In the other issue related to this, we can also add the steps for running the script (which are quite simple).

Other than that, I wonder, does this help: https://stackoverflow.com/questions/66970875/is-it-possible-to-use-a-static-ip-when-using-github-actions

Iten-No-404 commented 4 months ago

I think it's completely fine for us to run the script locally. I will likely just make a commit that makes it support Microsoft Edge as well as I don't use chrome. Maybe we can rather make a Github action that runs every two week and makes a Pull request asking us (reminding us) to run the script.

Sounds good!

In the other issue related to this, we can also add the steps for running the script (which are quite simple).

They can be easily added to the README file.

Other than that, I wonder, does this help: https://stackoverflow.com/questions/66970875/is-it-possible-to-use-a-static-ip-when-using-github-actions

This mentions 2 separate ideas: Larger Runners and Self-hosted Runners. Neither documentation stated explicitly whether we can access the UI of the VM or not. I believe that there is a chance that Self-hosted Runners can be accessed as UI and so, login manually and pass the verification the first time before running the script. Either way, this needs further investigation.
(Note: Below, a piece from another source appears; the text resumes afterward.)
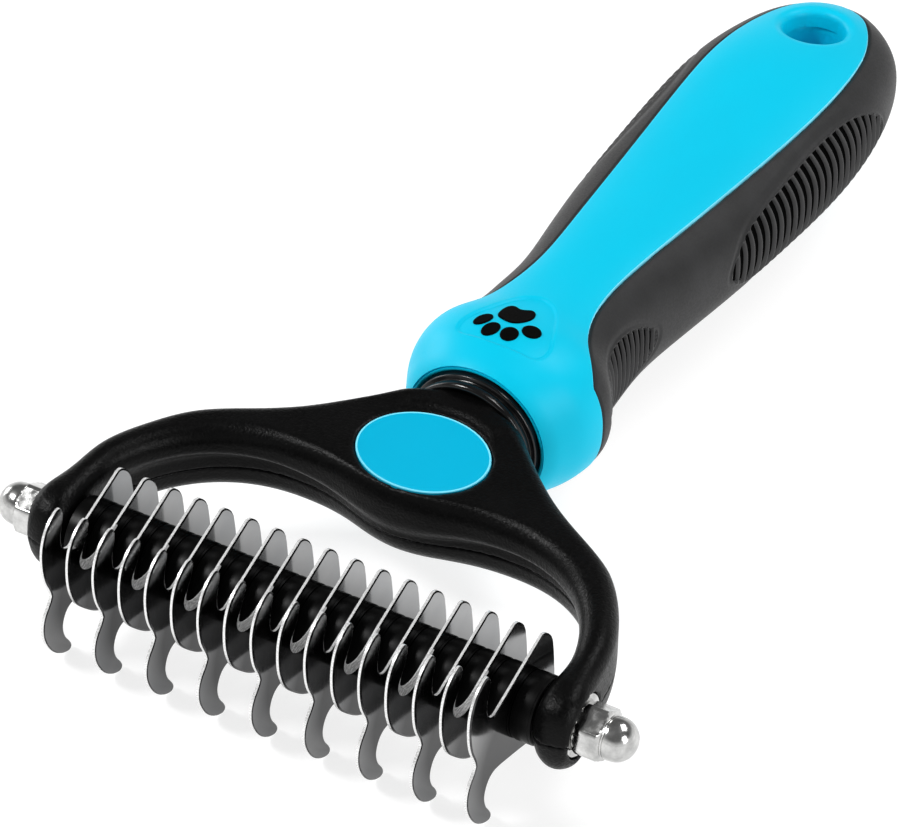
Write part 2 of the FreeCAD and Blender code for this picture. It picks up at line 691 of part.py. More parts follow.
spine = cylinder(
    "spine", "Dims.spine_radius", "Dims.spine_back - 50", ("0", "50", "Dims.spine_height"), ALONG_HANDLE
)
lining = cylinder(
    "hole_lining", "Dims.hole_radius + Dims.hole_wall", "60", ("0", "Dims.hole_back", "-30"), UPWARD
)
hard_region = fuse("hard_region", [collar_block, panel_block, spine, lining])
tang = cylinder(
    "tang", "Dims.tang_radius", "Dims.mouth_back - Dims.tang_front + 3",
    ("0", "Dims.tang_front", "Dims.neck_height"), ALONG_HANDLE,
)
mouth = cylinder(
    "mouth", "Dims.mouth_radius", "Dims.mouth_back - 35", ("0", "35", "Dims.neck_height"), ALONG_HANDLE
)
hole = cylinder("hole", "Dims.hole_radius", "60", ("0", "Dims.hole_back", "-30"), UPWARD)

dish = doc.addObject("Part::Cone", "hole_dish")
dish.setExpression("Radius1", "Dims.hole_radius")
dish.setExpression("Radius2", "Dims.hole_radius + 2 * Dims.hole_dish")
dish.setExpression("Height", "2 * Dims.hole_dish")
dish.setExpression("Placement.Base.y", "Dims.hole_back")
dish.setExpression("Placement.Base.z", "Dims.hole_rim - Dims.hole_dish")

# Shallow rounded-triangle recess for the paw inlay.
RECESS = [
    (0.0, 7.1), (2.4, 6.1), (4.6, 2.9), (6.4, -1.1), (7.3, -4.0), (6.6, -5.9), (3.9, -6.6),
    (0.0, -6.8), (-3.9, -6.6), (-6.6, -5.9), (-7.3, -4.0), (-6.4, -1.1), (-4.6, 2.9), (-2.4, 6.1),
]
recess = new_body("paw_recess")
recess_plan = new_sketch(recess, "XY_Plane", "paw_recess_plan")
draw_closed_curve(recess_plan, RECESS)
pad(recess, recess_plan, "paw_recess_rise", "5")
recess.Placement = Placement(
    Vector(0, dim("paw_back"), dim("paw_height")), Rotation(Vector(1, 0, 0), dim("paw_tilt"))
)

# Paw: a broad pad behind four toes, symmetric about the middle plane.
PAW_PAD = [
    (0.0, 2.1), (1.2, 2.6), (2.2, 2.3), (2.7, 1.2), (2.5, -0.2), (1.5, -1.4), (0.0, -1.8),
    (-1.5, -1.4), (-2.5, -0.2), (-2.7, 1.2), (-2.2, 2.3), (-1.2, 2.6),
]
# Toes: across, back, lean of the long axis in degrees.
PAW_TOES = [(-3.85, -2.75, -58.0), (-1.5, -4.3, -30.0), (1.5, -4.3, 30.0), (3.85, -2.75, 58.0)]
TOE_LONG = 1.6
TOE_SHORT = 1.25


def make_paw(label, height_from):
    """Pad and four toes, standing on the body's own XY plane."""
    body = new_body(label)
    body.AllowCompound = True
    plan = new_sketch(body, "XY_Plane", label + "_plan")
    draw_closed_curve(plan, PAW_PAD)
    for across, back, turn_angle in PAW_TOES:
        lean = math.radians(90 + turn_angle)
        middle = Vector(across, back, 0)
        long_end = middle + Vector(math.cos(lean), math.sin(lean), 0) * TOE_LONG
        short_end = middle + Vector(-math.sin(lean), math.cos(lean), 0) * TOE_SHORT
        plan.addGeometry(Part.Ellipse(long_end, short_end, middle), False)
    pad(body, plan, label + "_plate", height_from)
    return body


paw = make_paw("paw_inlay", "Dims.paw_thick + Dims.paw_proud")
paw_pocket = make_paw("paw_pocket", "Dims.paw_thick + 3")
paw_pocket.setExpression("Placement.Base.y", "Dims.paw_back")
paw_pocket.setExpression("Placement.Base.z", "Dims.paw_height - Dims.paw_thick")
tilt(paw_pocket, dim("paw_tilt"))


# Ribbed ovals on the grip's sides, outlines in (Y, Z) round the axle.
LONG_OVAL = [
    (93.0, 4.2), (95.3, 8.0), (101.0, 10.2), (110.0, 11.2), (119.0, 11.9), (126.0, 12.0), (132.0, 11.2),
    (136.6, 9.0), (139.6, 5.4), (140.2, 2.0), (137.0, -0.5), (130.0, -1.6), (120.0, -2.0), (110.0, -1.5),
    (101.0, -0.2), (95.5, 1.8),
]
SHORT_OVAL = [
    (56.8, 4.0), (57.9, 7.2), (60.6, 9.0), (65.0, 9.8), (69.5, 9.2), (73.4, 7.4), (76.0, 4.6),
    (75.0, 2.0), (71.5, 0.2), (66.5, -0.6), (61.5, -0.2), (58.2, 1.4),
]


def make_oval_block(label, points, sign):
    """Block through one ribbed oval, on one side of the handle."""
    body = new_body(label)
    sketch = new_sketch(body, "YZ_Plane", label + "_outline", offset=5.0 * sign)
    draw_closed_curve(sketch, points)
    pad(body, sketch, label + "_block", "30", reverse=sign < 0)
    return body


hard_body = boolean("Part::Common", "hard_body", form, hard_region)
hard_with_tang = fuse("hard_with_tang", [boolean("Part::Cut", "hard_hollow", hard_body, mouth), tang])
hard_holes = fuse("hard_holes", [hole, dish, recess, paw_pocket])
handle_core = boolean("Part::Cut", "handle_core", hard_with_tang, hard_holes)

handle_grip = boolean("Part::Cut", "soft_body", form, hard_region)
for oval_name, oval_points in (("long_oval", LONG_OVAL), ("short_oval", SHORT_OVAL)):
    for side, sign in (("left", -1), ("right", 1)):
        oval_block = make_oval_block(f"{oval_name}_{side}", oval_points, sign)
        oval_skin = boolean("Part::Cut", f"{oval_name}_{side}_skin", oval_block, inner_form)
        handle_grip = boolean("Part::Cut", f"grip_less_{oval_name}_{side}", handle_grip, oval_skin)
handle_grip.Label = "handle_grip"
for obj in (handle_core, handle_grip):
    place(obj)
    sub_parts.append(obj)
place(paw, along_y="Dims.paw_back", along_z="Dims.paw_height - Dims.paw_thick")
tilt(paw, dim("paw_tilt"))
sub_parts.append(paw)
doc.recompute()

# ---- Check and write ----------------------------------------------------------------------------

for obj in doc.Objects:
    if "Invalid" in obj.State or "Error" in obj.State:
        raise RuntimeError(f"{obj.Label} failed: {obj.State}")
for part in sub_parts:
    shape = part.Shape
    if shape.isNull() or not shape.isValid():
        raise RuntimeError(f"{part.Label} has no valid shape")
    box = shape.BoundBox
    print(
        part.Label, round(shape.Volume, 1), len(shape.Solids),
        [round(v, 2) for v in (box.XMin, box.YMin, box.ZMin, box.XMax, box.YMax, box.ZMax)],
    )

os.makedirs("parts", exist_ok=True)
for part in sub_parts:
    part.Shape.exportStep(f"parts/{part.Label}.step")
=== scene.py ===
import math

import bpy
import numpy as np
from mathutils import Matrix, Vector
from mathutils.geometry import delaunay_2d_cdt


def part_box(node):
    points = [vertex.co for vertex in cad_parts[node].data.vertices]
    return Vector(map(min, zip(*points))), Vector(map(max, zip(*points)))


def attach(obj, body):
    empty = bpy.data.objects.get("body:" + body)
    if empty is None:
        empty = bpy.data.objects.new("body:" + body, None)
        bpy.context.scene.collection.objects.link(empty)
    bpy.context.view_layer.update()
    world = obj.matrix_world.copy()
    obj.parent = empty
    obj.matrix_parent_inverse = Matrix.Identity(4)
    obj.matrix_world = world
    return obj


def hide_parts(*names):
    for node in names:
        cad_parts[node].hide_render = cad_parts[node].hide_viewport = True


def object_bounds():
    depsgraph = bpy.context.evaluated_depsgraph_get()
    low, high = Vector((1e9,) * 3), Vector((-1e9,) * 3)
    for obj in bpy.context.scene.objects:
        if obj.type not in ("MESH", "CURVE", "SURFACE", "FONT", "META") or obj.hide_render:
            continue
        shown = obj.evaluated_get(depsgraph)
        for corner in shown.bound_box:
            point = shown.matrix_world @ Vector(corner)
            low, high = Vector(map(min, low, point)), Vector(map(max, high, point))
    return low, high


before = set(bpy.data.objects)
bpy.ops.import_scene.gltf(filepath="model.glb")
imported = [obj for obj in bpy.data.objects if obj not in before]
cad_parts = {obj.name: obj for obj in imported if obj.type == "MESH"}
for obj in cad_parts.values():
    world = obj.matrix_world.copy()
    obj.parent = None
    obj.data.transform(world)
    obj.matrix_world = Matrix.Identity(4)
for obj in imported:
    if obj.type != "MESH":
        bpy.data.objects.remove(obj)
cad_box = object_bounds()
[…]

Regarding this current issue, how about we close it and create a new one purely concerned with automatically running the script? That's if we decide to go through with it.

EssamWisam commented 4 months ago

OK. We can close this; I only delayed responding because I initiated communication with one credit friend, that may have experience, regarding this issue but they seem to be busy (exams time). Will come back to either here or another issue if we make one if my friend responds.

As for adding to the README, I was regarding this issue as a candidate for the LinkedIn feature-specific stuff. Just to keep the original README more simple for the broader audience that won't have much to do with adding their class or running the script.